“Punting the Pundits” is an Open Thread. It is a selection of editorials and opinions from around the news medium and the internet blogs. The intent is to provide a forum for your reactions and opinions, not just to the opinions presented, but to what ever you find important.
Thanks to ek hornbeck, click on the link and you can access all the past “Punting the Pundits”.
John Nichols: House Republicans Shred Constitution With Backdoor Proposal of Permanent War
House Speaker John Boehner, Congresswoman Michele Bachmann, R-Tea Party, and their circle even attempted — in unsettlingly bumbling manner — to read the document into the Congressional Record at the opening of the current Congress.
Now, however, with a backdoor plan to commit the United States to a course of permanent warmaking, they are affronting the most basic premises of a Constitution that requires congressional declarations of all wars and direct and engaged oversight of military missions.
The House Republican leadership, working in conjunction with House Armed Services Committee Chairman Buck McKeon, R-California, has included in the 2012 defense authorization bill language (borrowed from the sweeping Detainee Security Act) that would effectively declare a state of permanent war against unnamed and ill-defined foreign forces “associated” with the Taliban and al Qaeda.
Rep. Carolyn Maloney: Dear GOP: We Don’t Negotiate With Hostage Takers
Last week, 44 Republican Senators signed a letter to President Obama declaring that they will refuse to confirm anyone as a director of the new Consumer Financial Protection Bureau (CFPB) “absent structural changes that will make the Bureau accountable to the American people.”
The changes they propose — which match legislation being considered today by the full House Financial Services Committee– would cripple the bureau and slow the reforms necessary to help avoid another financial crisis.
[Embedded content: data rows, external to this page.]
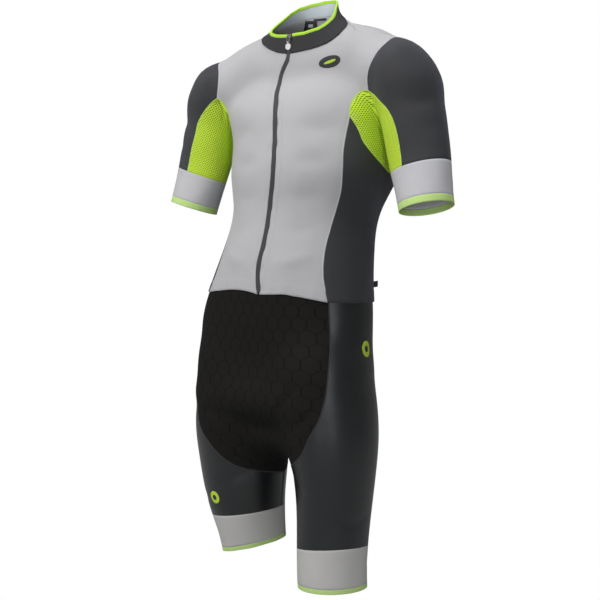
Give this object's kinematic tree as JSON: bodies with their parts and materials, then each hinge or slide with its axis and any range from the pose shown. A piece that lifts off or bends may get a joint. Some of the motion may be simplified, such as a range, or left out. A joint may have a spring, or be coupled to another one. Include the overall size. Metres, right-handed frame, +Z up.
{
  "type": "cycling speed suit",
  "caption": "Short-sleeved cycling speed suit in its worn, hollow form, with a stand collar, full front zip and banded sleeves and legs.",
  "frame": {"origin": "middle of the base of the neck, between the shoulders, where the wearer's shoulders carry the suit", "axes": "+Z up along the wearer, -Y the way the chest faces, +X to the wearer's left"},
  "size_m": [0.5624, 0.2597, 1.0206],
  "materials": {
    "grey_knit": "smooth matt knit",
    "black_knit": "smooth knit, faint sheen",
    "lime_mesh": "open mesh knit",
    "lime_rib": "ribbed elastic binding",
    "band_knit": "fine ribbed elastic",
    "collar_knit": "double knit, matt",
    "facing_knit": "matt knit",
    "shorts_cells": "matt, embossed with rows of cells",
    "gloss_lycra": "glossy stretch cloth",
    "tab_webbing": "fine webbing",
    "label_cloth": "woven satin",
    "zip_teeth": "moulded teeth on tape",
    "zip_metal": "dark lacquer",
    "pull_disc": "satin grey"
  },
  "bodies": {
    "suit": {"front_left": "grey_knit", "front_right": "grey_knit", "back": "grey_knit", "side_tab": "tab_webbing", "side_left": "black_knit", "side_right": "black_knit", "gusset_body_left": "lime_mesh", "gusset_body_right": "lime_mesh", "gusset_sleeve_left": "lime_mesh", "gusset_sleeve_right": "lime_mesh", "sleeve_left": "black_knit", "sleeve_right": "black_knit", "cuff_band_left": "band_knit", "cuff_band_right": "band_knit", "cuff_trim_left": "lime_rib", "cuff_trim_right": "lime_rib", "shorts_front": "shorts_cells", "shorts_seat": "shorts_cells", "leg_panel_left": "gloss_lycra", "leg_panel_right": "gloss_lycra", "leg_band_left": "band_knit", "leg_band_right": "band_knit", "leg_trim_left": "lime_rib", "leg_trim_right": "lime_rib", "collar": "collar_knit", "collar_facing": "facing_knit", "collar_binding": "lime_rib", "zip_chain": "zip_teeth", "zip_slider": "zip_metal", "neck_label": "label_cloth"},
    "zip_link": {"zip_link": "zip_metal"},
    "zip_disc": {"zip_disc": "pull_disc"}
  },
  "joints": [
    {"name": "zip_link_swing", "type": "hinge", "parent": "suit", "child": "zip_link", "pos_m": [0, -0.05373, -0.03319], "axis": [-1, 0, 0], "range_deg": [0, 150]},
    {"name": "zip_disc_swing", "type": "hinge", "parent": "zip_link", "child": "zip_disc", "pos_m": [0, -0.05373, -0.04179], "axis": [-1, 0, 0], "range_deg": [0, 60]}
  ]
}
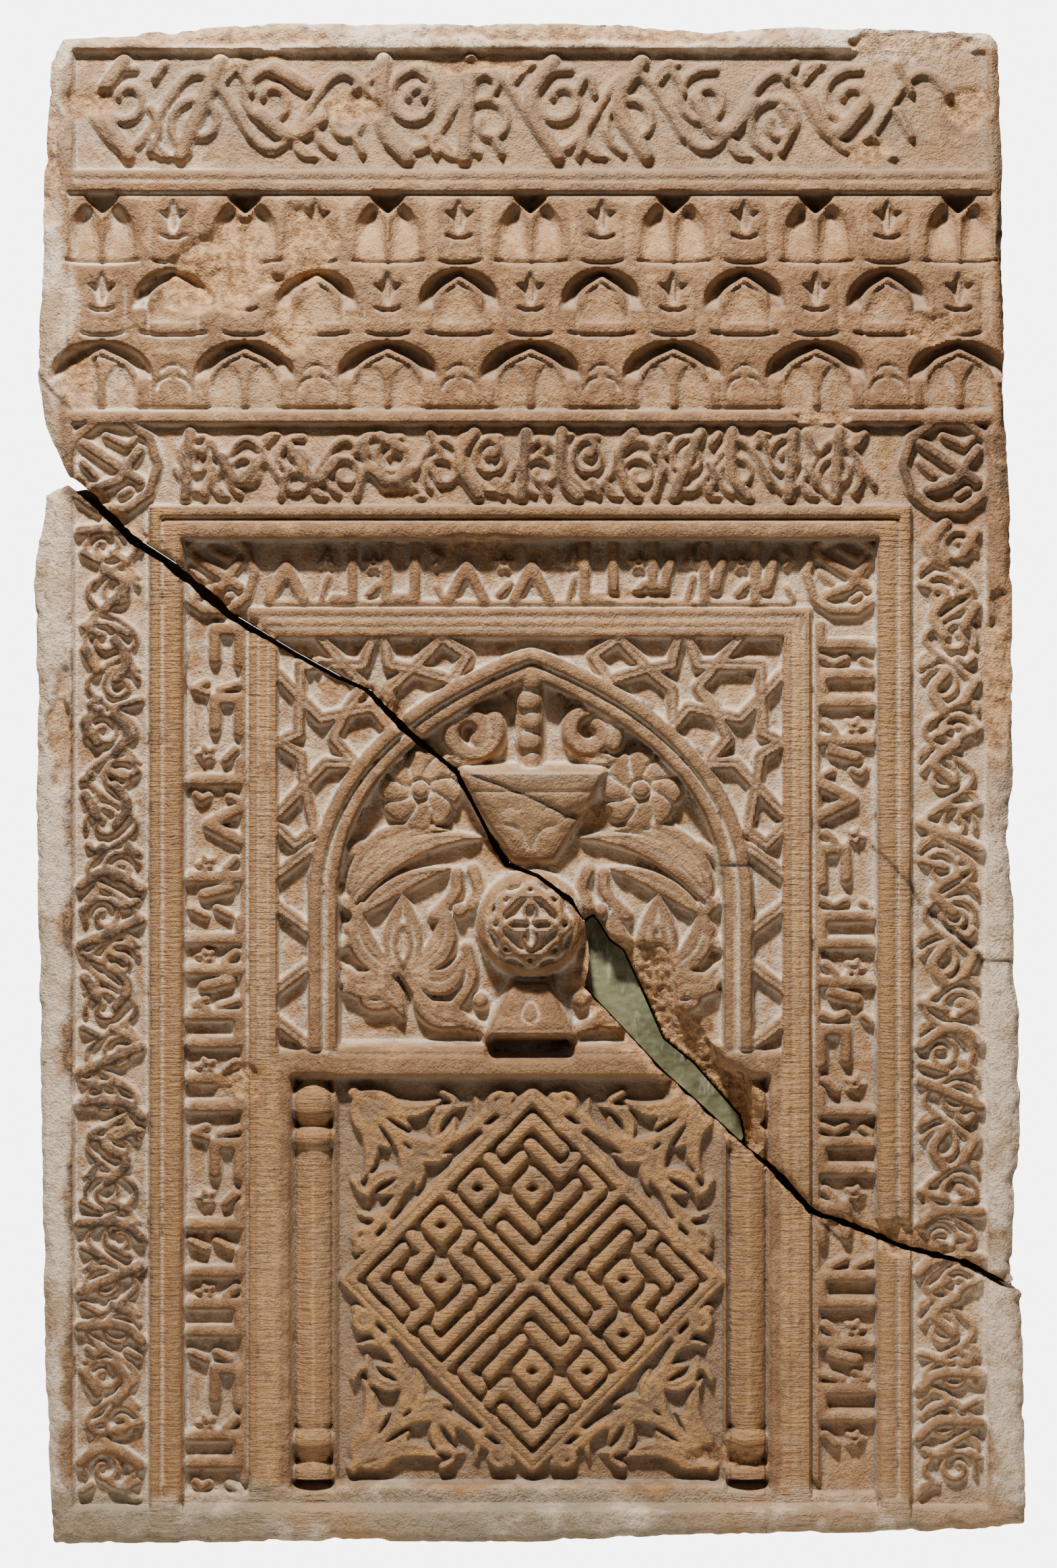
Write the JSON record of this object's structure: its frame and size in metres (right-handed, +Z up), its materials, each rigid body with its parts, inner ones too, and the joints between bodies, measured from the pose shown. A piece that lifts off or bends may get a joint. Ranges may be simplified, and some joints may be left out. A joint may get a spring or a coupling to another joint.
{
  "type": "stone relief panel",
  "caption": "Tall carved stone niche panel with vault cells, framing bands, a lamp, a ball and a key-pattern square, cracked through and worn.",
  "frame": {"origin": "middle of the flat back, on the wall plane", "axes": "+X to the right as the front is seen, +Y into the wall, +Z up; the carved front faces -Y"},
  "size_m": [1.028, 0.137, 1.575],
  "materials": {
    "stone_upper": "carved tan limestone, brown patina on the raised faces",
    "stone_lower": "carved tan limestone, lime residue in the grounds",
    "fill": "grey-green matt repair compound"
  },
  "bodies": {
    "root": {"upper_fragment": "stone_upper", "lower_fragment": "stone_lower", "resin_fill": "fill"}
  },
  "joints": []
}
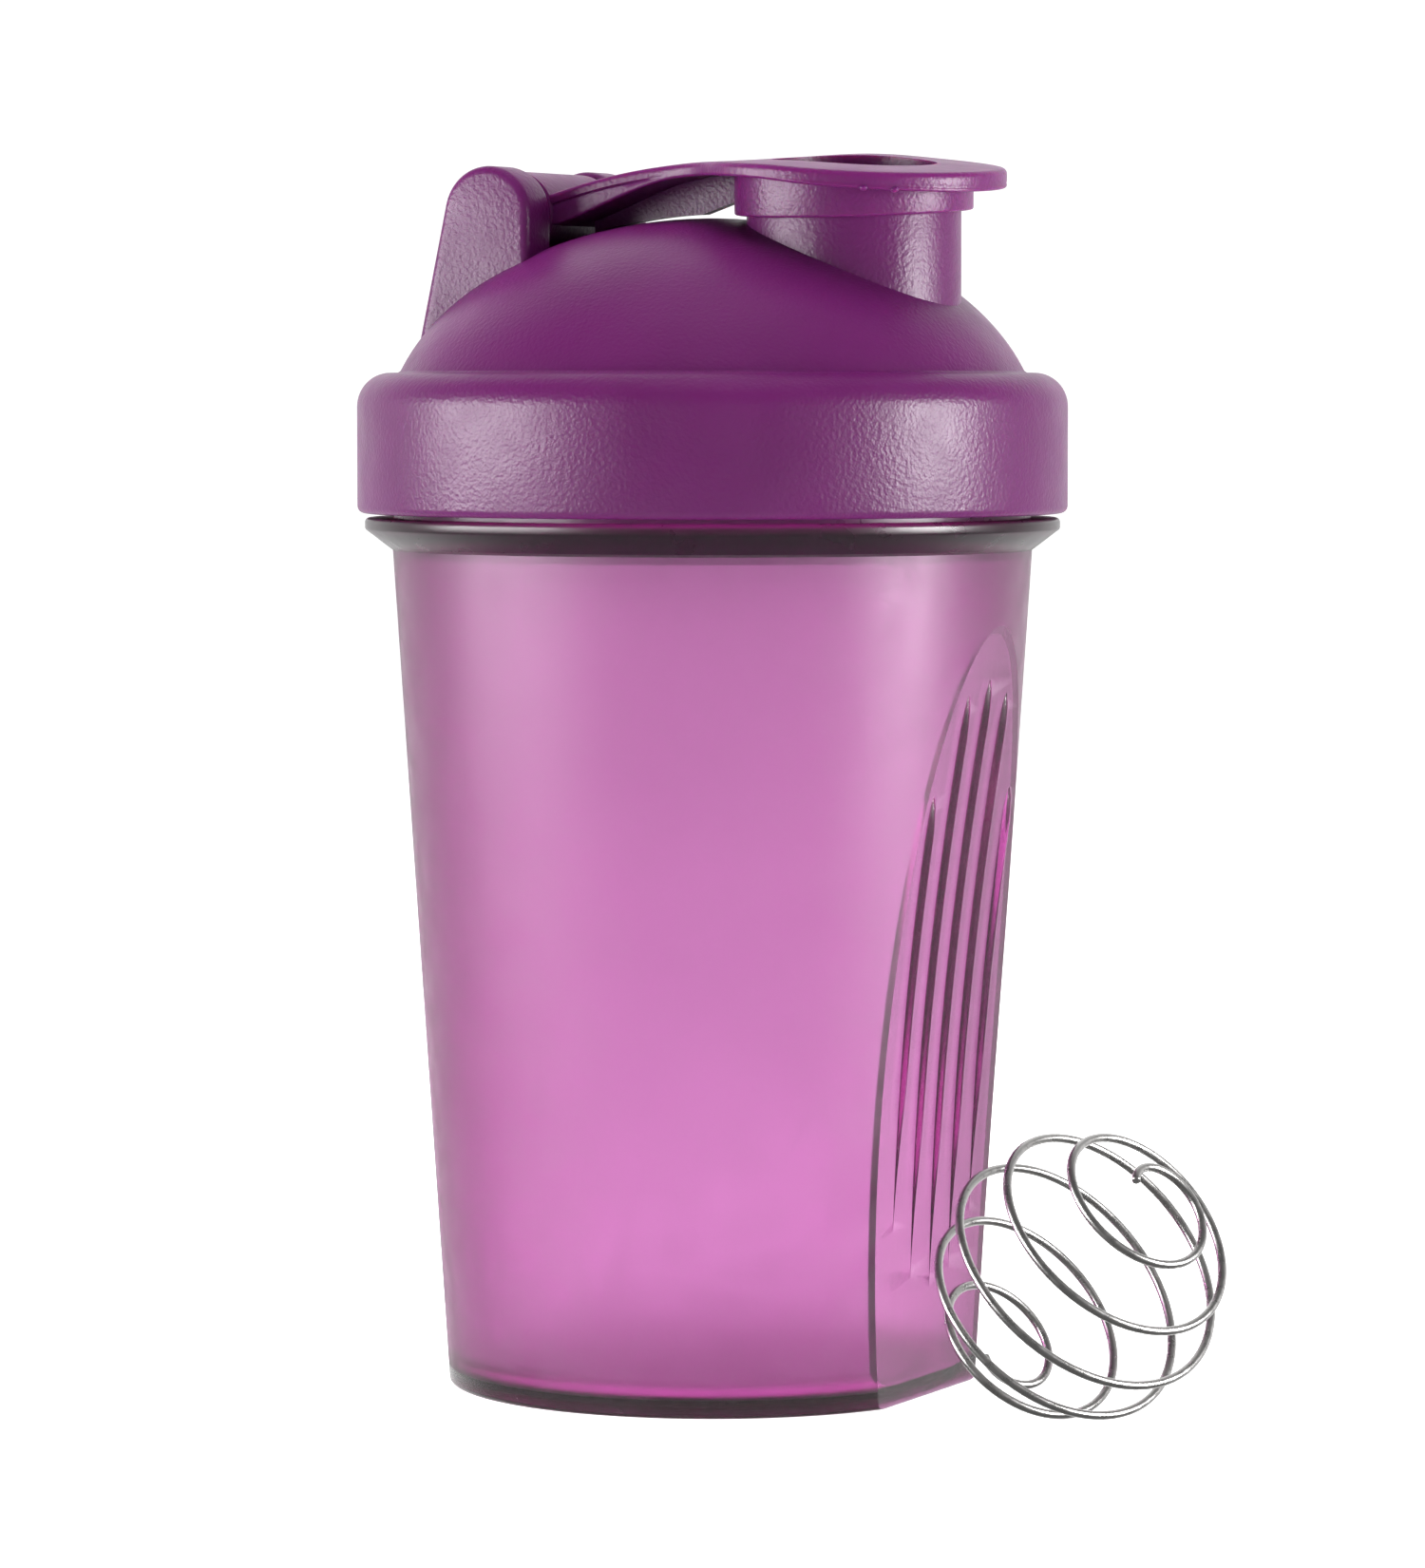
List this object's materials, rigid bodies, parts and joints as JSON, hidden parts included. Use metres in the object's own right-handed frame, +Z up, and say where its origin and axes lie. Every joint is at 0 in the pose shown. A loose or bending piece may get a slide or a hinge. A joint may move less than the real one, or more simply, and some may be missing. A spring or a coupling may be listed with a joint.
{
  "type": "protein shaker bottle",
  "caption": "Tapered translucent cup with grip panels, a domed screw lid with a hinged flip cap over its spout, and a loose wire whisk ball beside it.",
  "frame": {"origin": "middle of the flat underside of the cup, on the cup's axis", "axes": "+Z up along the cup's axis, +X from the cap's hinge to the spout, Y along the hinge"},
  "size_m": [0.1247, 0.095, 0.1639],
  "materials": {
    "cup": "frosted translucent polypropylene, clear in the grip panels",
    "lid": "fine satin moulding texture",
    "seal": "soft silicone",
    "wire": "polished stainless wire"
  },
  "bodies": {
    "cup_body": {"cup": "cup"},
    "seal_body": {"seal_ring": "seal"},
    "lid_body": {"lid": "lid"},
    "cap_body": {"flip_cap": "lid"},
    "ball_body": {"whisk_ball": "wire"}
  },
  "joints": [
    {"name": "lid_rise", "type": "slide", "parent": "cup_body", "child": "seal_body", "axis": [0, 0, 1], "range_m": [0, 0.0181]},
    {"name": "lid_turn", "type": "hinge", "parent": "seal_body", "child": "lid_body", "pos_m": [0, 0, 0.1255], "axis": [0, 0, 1], "range_deg": [0, 1080]},
    {"name": "cap_flip", "type": "hinge", "parent": "lid_body", "child": "cap_body", "pos_m": [-0.0249, 0, 0.1565], "axis": [0, -1, 0], "range_deg": [0, 190]},
    {"name": "ball_lift", "type": "slide", "parent": "cup_body", "child": "ball_body", "axis": [0.6938, -0.1365, 0.7071], "range_m": [0, 0.12]}
  ],
  "couplings": [
    {"joint": "lid_rise", "follows": "lid_turn", "m_per_rad": 0.00095493}
  ]
}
In other words, Senate Republicans have the CFPB, and if we ever want to see it alive, we have to meet their demands.
My good friend and colleague Barney Frank called this “the worst abuse of the confirmation process I’ve ever seen” and I couldn’t agree more.
Bernie Sanders may represent Vermont and have a New York accent, but right now he looks a little like a Texas Ranger. The motto for those Lone Star State lawmen — “One Riot, One Ranger” — comes from their legendary ability to face down a hostile crowd single-handed. Bernie just faced down something that may be even scarier that rioting cowboys in the Panhandle: a powerful Democratic chairman and his entire Committee.
Sen. Sanders isn’t a Democrat (he’s an Independent socialist who caucuses with them), but he has a lot to teach progressives inside and out the party about how to stand up for what’s right: Detach from party leaders, hang tough, and be prepared to walk away if you can’t negotiate something reasonable. He’s fighting for better policies — and ones that the public strongly supports. (Our American Majority project has more details.)
Let’s hope they’re paying attention across the country — and at both ends of Pennsylvania Avenue.
Ruth Marcus: Boehner’s Unreality Check Boehner’s Unreality Check
Washington – The news out of House Speaker John Boehner’s speech to the New York Economic Club was his demand for “cuts of trillions, not just billions” before the debt ceiling can be raised. Not just broad deficit-reduction targets, the Ohio Republican insisted, but “actual cuts and program reforms.”
That’s alarming enough. It is all but impossible to get this done in the available time. It certainly can’t be accomplished on Boehner’s unbending, no-new-taxes terms. And if the speaker truly believes that it would be “more irresponsible” to raise the debt ceiling without instituting deficit-reduction measures than not to raise it at all, we’re in a heap of trouble.
Even more alarming, because it has consequences beyond the debt ceiling debate, is the incoherent, impervious-to-facts economic philosophy undergirding Boehner’s remarks.
Gail Collins: Reading, ‘Riting and Revenues
American education is going to be reformed until it rolls over and begs for mercy. Vouchers! Guns on campus! Just the other day, the Florida State Legislature took a giant step toward ending the scourge of droopy drawers in high school by upping the penalties for underwear-exposing pants.
Today, let’s take a look at the privatization craze and the conviction that there is nothing about molding young minds that can’t be improved by the profit motive.
Enrollment in for-profit colleges has ballooned to almost two million, propelled by more than $25 billion in federal student loans, many of which are apparently never going to be repaid. More than 700 public K-12 schools around the country are now managed by for-profit companies. Last week, in Ohio, the State House went for the whole hog and approved legislation that would allow for-profit businesses to open up their own taxpayer-financed charter schools.
E.J. Dionne, Jr.; Will the Courts Wreck Health Care?
As if our political system was not having enough trouble already, we now confront the possibility that a highly partisan judiciary will undo a modest health care reform that is a first step toward resolving a slew of other difficulties.
As you watch the suits against the Patient Protection and Affordable Care Act work their way through the courts, consider that what you are really seeing is a great republic tying itself into as many knots as possible to avoid facing up to a challenge that every other wealthy capitalist democracy in the world has met.